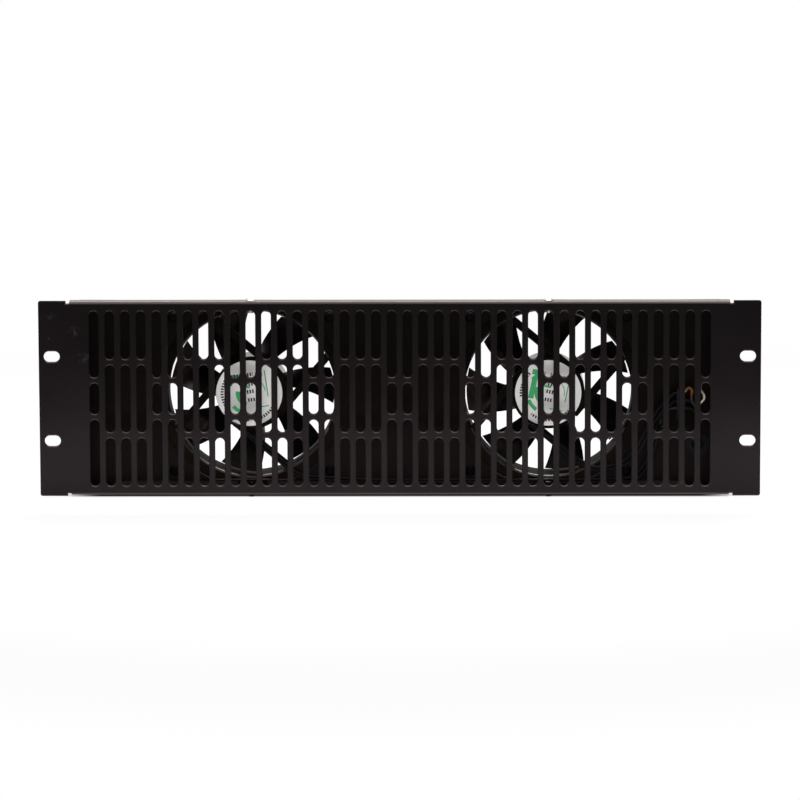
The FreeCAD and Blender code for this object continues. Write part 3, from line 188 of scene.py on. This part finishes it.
zincPlate = surfaceMaterial("zincPlatedSteel", {  # bright zinc: pale bluish metal with faint clouds
    "color": "#a9adb2", "lighter": "#d3d6d8", "grainMm": 0.5, "driftMm": 3, "rough": (0.24, 0.4),
    "bump": 0.2, "bumpMm": 0.02}, Metallic=1.0)
blackZinc = surfaceMaterial("blackPassivatedSteel", {  # black chromate over zinc: dark metal, slightly brown
    "color": "#0b0a09", "lighter": "#141210", "grainMm": 0.5, "driftMm": 3, "rough": (0.3, 0.45),
    "bump": 0.25, "bumpMm": 0.02}, Metallic=1.0)
rubber = surfaceMaterial("nitrileRubber", {  # moulded rubber: matt, faint bloom
    "color": "#0b0b0b", "lighter": "#141413", "grainMm": 0.5, "driftMm": 6, "rough": (0.6, 0.75),
    "bump": 0.35, "bumpMm": 0.04}, **{"Specular IOR Level": 0.1})
blockNylon = surfaceMaterial("blackNylon", {  # moulded polyamide: spark-eroded satin
    "color": "#0c0c0d", "lighter": "#151517", "grainMm": 0.4, "driftMm": 7, "rough": (0.45, 0.6),
    "bump": 0.4, "bumpMm": 0.03}, **{"Specular IOR Level": 0.15})
brass = surfaceMaterial("machinedBrass", {  # turned brass, slightly tarnished
    "color": "#a8823c", "lighter": "#cfae62", "grainMm": 0.4, "driftMm": 4, "rough": (0.22, 0.4),
    "bump": 0.2, "bumpMm": 0.02}, Metallic=1.0)
bronze = surfaceMaterial("sinteredBronze", {  # porous oil-filled bronze: dull brown grain
    "color": "#7a5230", "lighter": "#9c7048", "grainMm": 0.25, "driftMm": 3, "rough": (0.45, 0.6),
    "bump": 0.5, "bumpMm": 0.03}, Metallic=1.0)
coreSteel = surfaceMaterial("laminatedCoreSteel", {  # stacked, lightly oxidised electrical steel
    "color": "#6d7178", "lighter": "#8f949a", "grainMm": 0.5, "driftMm": 5, "rough": (0.35, 0.5),
    "bump": 0.3, "bumpMm": 0.03}, Metallic=1.0)
copper = surfaceMaterial("enamelledCopper", {  # copper wire under amber enamel
    "color": "#8a3f1c", "lighter": "#b8632f", "grainMm": 0.35, "driftMm": 3, "rough": (0.25, 0.4),
    "bump": 0.6, "bumpMm": 0.06}, Metallic=0.8)
groundSteel = surfaceMaterial("groundShaftSteel", {  # ground and polished shaft
    "color": "#9da1a6", "lighter": "#c9cccf", "grainMm": 0.3, "driftMm": 4, "rough": (0.15, 0.28),
    "bump": 0.15, "bumpMm": 0.01}, Metallic=1.0)
ivoryNylon = surfaceMaterial("naturalNylon", {  # undyed polyamide tie: warm white, slightly waxy
    "color": "#d9cdb0", "lighter": "#ece4cf", "grainMm": 0.6, "driftMm": 8, "rough": (0.35, 0.5),
    "bump": 0.3, "bumpMm": 0.03, "paintedShadeBands": [(-9.0, -9.1, "#131211"), (-0.5, 4.0, "#3b362e")]},
    **{"Specular IOR Level": 0.3})   # painted shade: black below z -9.1 over its loop, and darker towards the top of its tail


def sleeving(name, color, lighter, gloss, paintedShadeBands=()):  # extruded PVC: smooth and softly glossy
    return surfaceMaterial(name, {"color": color, "lighter": lighter, "grainMm": 0.8, "driftMm": 10,
                                  "rough": (0.3, 0.42), "bump": 0.15, "bumpMm": 0.03, "paintedShadeBands": paintedShadeBands},
                           **{"Specular IOR Level": gloss})


blackSleeve = sleeving("blackPvc", "#0a0909", "#131212", 0.08)
brownSleeve = sleeving("brownPvc", "#69390d", "#865017", 0.4, [
    (2.0, -0.5, "#3a1d0b"), (-3.0, -3.1, "#131212")])   # painted shade: darker from its bend down the leg, and black below, where the wire runs down into the tray's shade
blueSleeve = sleeving("bluePvc", "#132e58", "#1d3f70", 0.2)

for slotName, material in {
        "powder_coated_steel": panelCoat, "black_steel_plate": plateCoat, "zinc_steel": zincPlate,
        "black_steel_screws": blackZinc, "black_rubber": rubber, "black_nylon": blockNylon, "brass": brass,
        "bearing_bronze": bronze, "black_cast_aluminium": castPaint, "black_fan_plastic": bladePlastic,
        "core_steel": coreSteel, "coil_copper": copper, "shaft_steel": groundSteel, "black_lead": blackSleeve,
        "brown_wire": brownSleeve, "blue_wire": blueSleeve, "ivory_nylon": ivoryNylon}.items():
    for node in nodes.values():
        for place in node.material_slots:
            if place.material and place.material.name == slotName:
                place.material = material
print("surface materials done")

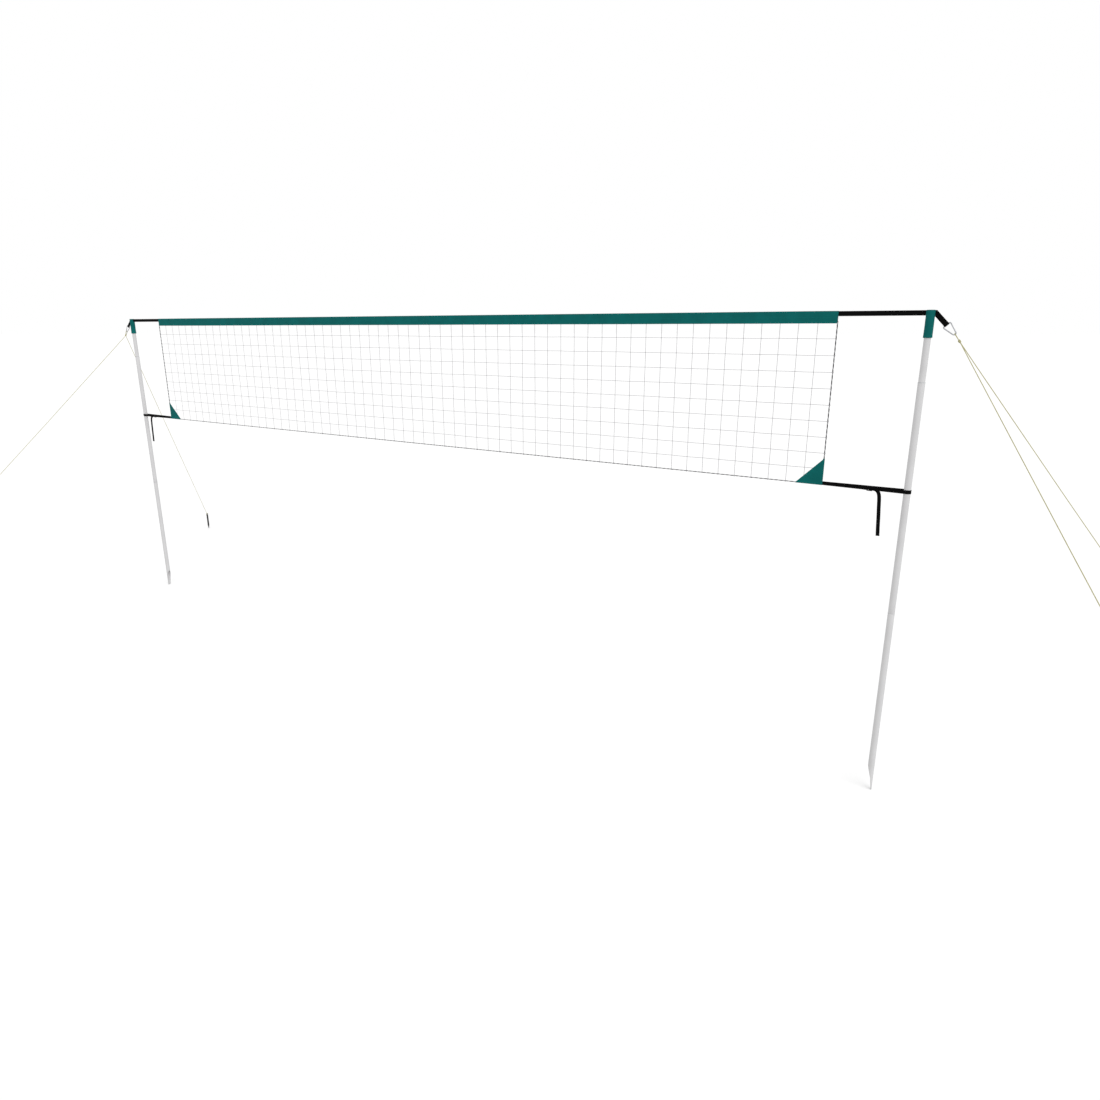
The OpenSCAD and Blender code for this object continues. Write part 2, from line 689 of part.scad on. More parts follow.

## Directive
Please set down the whole listing above without altering a single line.

## Response to the exercise
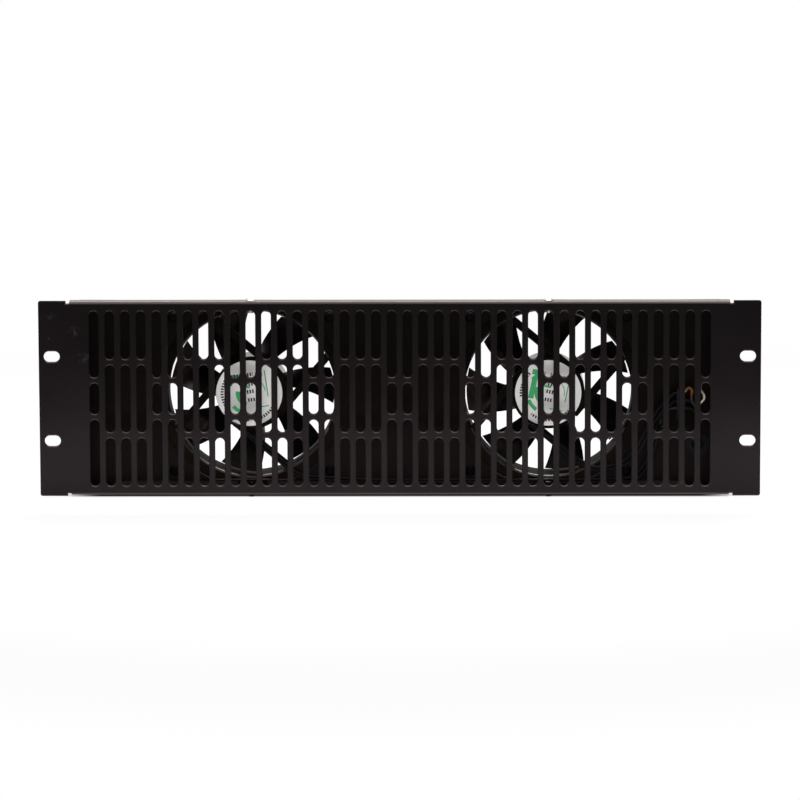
The FreeCAD and Blender code for this object continues. Write part 3, from line 188 of scene.py on. This part finishes it.
zincPlate = surfaceMaterial("zincPlatedSteel", {  # bright zinc: pale bluish metal with faint clouds
    "color": "#a9adb2", "lighter": "#d3d6d8", "grainMm": 0.5, "driftMm": 3, "rough": (0.24, 0.4),
    "bump": 0.2, "bumpMm": 0.02}, Metallic=1.0)
blackZinc = surfaceMaterial("blackPassivatedSteel", {  # black chromate over zinc: dark metal, slightly brown
    "color": "#0b0a09", "lighter": "#141210", "grainMm": 0.5, "driftMm": 3, "rough": (0.3, 0.45),
    "bump": 0.25, "bumpMm": 0.02}, Metallic=1.0)
rubber = surfaceMaterial("nitrileRubber", {  # moulded rubber: matt, faint bloom
    "color": "#0b0b0b", "lighter": "#141413", "grainMm": 0.5, "driftMm": 6, "rough": (0.6, 0.75),
    "bump": 0.35, "bumpMm": 0.04}, **{"Specular IOR Level": 0.1})
blockNylon = surfaceMaterial("blackNylon", {  # moulded polyamide: spark-eroded satin
    "color": "#0c0c0d", "lighter": "#151517", "grainMm": 0.4, "driftMm": 7, "rough": (0.45, 0.6),
    "bump": 0.4, "bumpMm": 0.03}, **{"Specular IOR Level": 0.15})
brass = surfaceMaterial("machinedBrass", {  # turned brass, slightly tarnished
    "color": "#a8823c", "lighter": "#cfae62", "grainMm": 0.4, "driftMm": 4, "rough": (0.22, 0.4),
    "bump": 0.2, "bumpMm": 0.02}, Metallic=1.0)
bronze = surfaceMaterial("sinteredBronze", {  # porous oil-filled bronze: dull brown grain
    "color": "#7a5230", "lighter": "#9c7048", "grainMm": 0.25, "driftMm": 3, "rough": (0.45, 0.6),
    "bump": 0.5, "bumpMm": 0.03}, Metallic=1.0)
coreSteel = surfaceMaterial("laminatedCoreSteel", {  # stacked, lightly oxidised electrical steel
    "color": "#6d7178", "lighter": "#8f949a", "grainMm": 0.5, "driftMm": 5, "rough": (0.35, 0.5),
    "bump": 0.3, "bumpMm": 0.03}, Metallic=1.0)
copper = surfaceMaterial("enamelledCopper", {  # copper wire under amber enamel
    "color": "#8a3f1c", "lighter": "#b8632f", "grainMm": 0.35, "driftMm": 3, "rough": (0.25, 0.4),
    "bump": 0.6, "bumpMm": 0.06}, Metallic=0.8)
groundSteel = surfaceMaterial("groundShaftSteel", {  # ground and polished shaft
    "color": "#9da1a6", "lighter": "#c9cccf", "grainMm": 0.3, "driftMm": 4, "rough": (0.15, 0.28),
    "bump": 0.15, "bumpMm": 0.01}, Metallic=1.0)
ivoryNylon = surfaceMaterial("naturalNylon", {  # undyed polyamide tie: warm white, slightly waxy
    "color": "#d9cdb0", "lighter": "#ece4cf", "grainMm": 0.6, "driftMm": 8, "rough": (0.35, 0.5),
    "bump": 0.3, "bumpMm": 0.03, "paintedShadeBands": [(-9.0, -9.1, "#131211"), (-0.5, 4.0, "#3b362e")]},
    **{"Specular IOR Level": 0.3})   # painted shade: black below z -9.1 over its loop, and darker towards the top of its tail


def sleeving(name, color, lighter, gloss, paintedShadeBands=()):  # extruded PVC: smooth and softly glossy
    return surfaceMaterial(name, {"color": color, "lighter": lighter, "grainMm": 0.8, "driftMm": 10,
                                  "rough": (0.3, 0.42), "bump": 0.15, "bumpMm": 0.03, "paintedShadeBands": paintedShadeBands},
                           **{"Specular IOR Level": gloss})


blackSleeve = sleeving("blackPvc", "#0a0909", "#131212", 0.08)
brownSleeve = sleeving("brownPvc", "#69390d", "#865017", 0.4, [
    (2.0, -0.5, "#3a1d0b"), (-3.0, -3.1, "#131212")])   # painted shade: darker from its bend down the leg, and black below, where the wire runs down into the tray's shade
blueSleeve = sleeving("bluePvc", "#132e58", "#1d3f70", 0.2)

for slotName, material in {
        "powder_coated_steel": panelCoat, "black_steel_plate": plateCoat, "zinc_steel": zincPlate,
        "black_steel_screws": blackZinc, "black_rubber": rubber, "black_nylon": blockNylon, "brass": brass,
        "bearing_bronze": bronze, "black_cast_aluminium": castPaint, "black_fan_plastic": bladePlastic,
        "core_steel": coreSteel, "coil_copper": copper, "shaft_steel": groundSteel, "black_lead": blackSleeve,
        "brown_wire": brownSleeve, "blue_wire": blueSleeve, "ivory_nylon": ivoryNylon}.items():
    for node in nodes.values():
        for place in node.material_slots:
            if place.material and place.material.name == slotName:
                place.material = material
print("surface materials done")

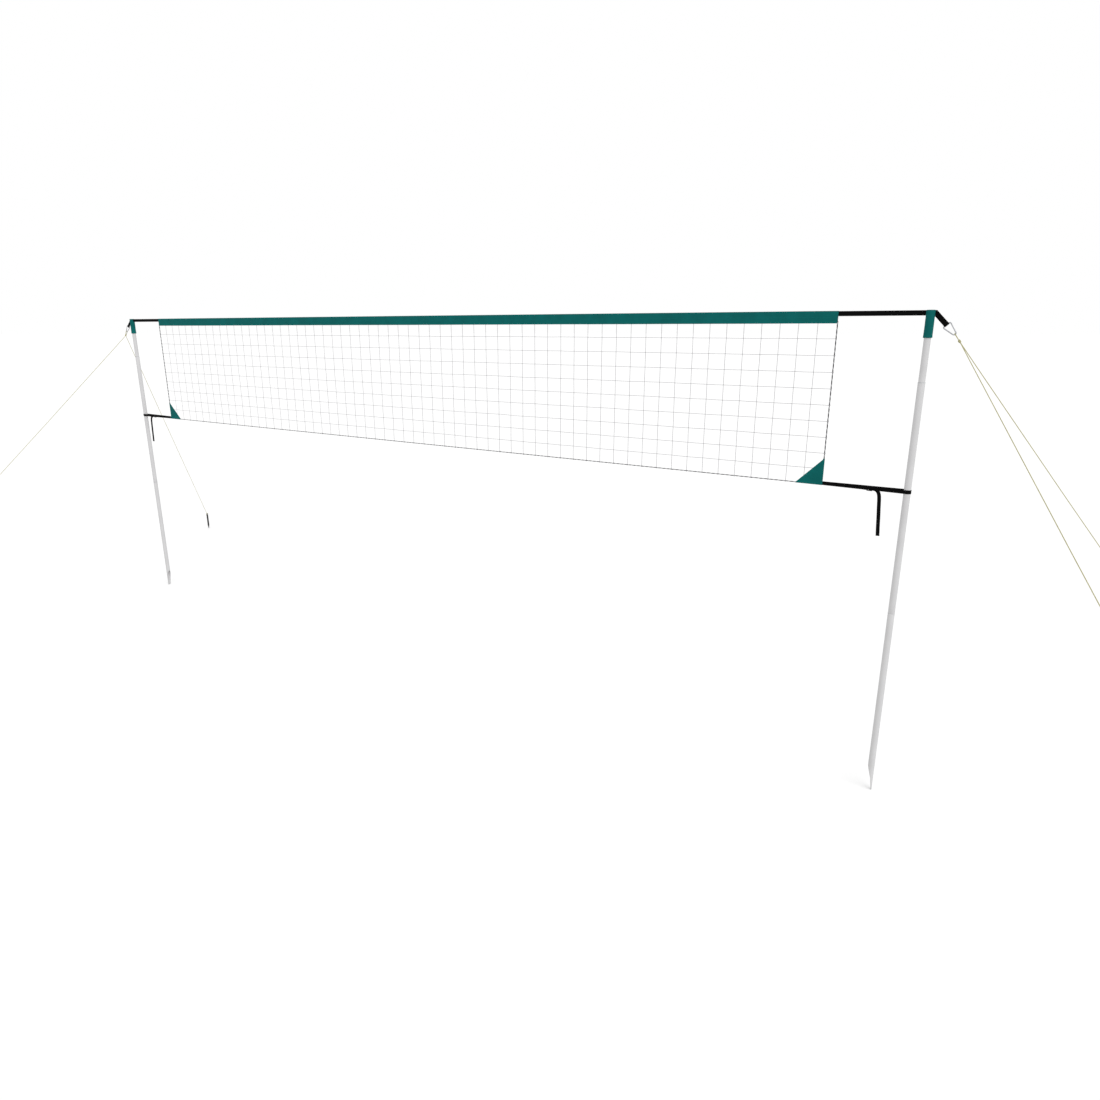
The OpenSCAD and Blender code for this object continues. Write part 2, from line 689 of part.scad on. More parts follow.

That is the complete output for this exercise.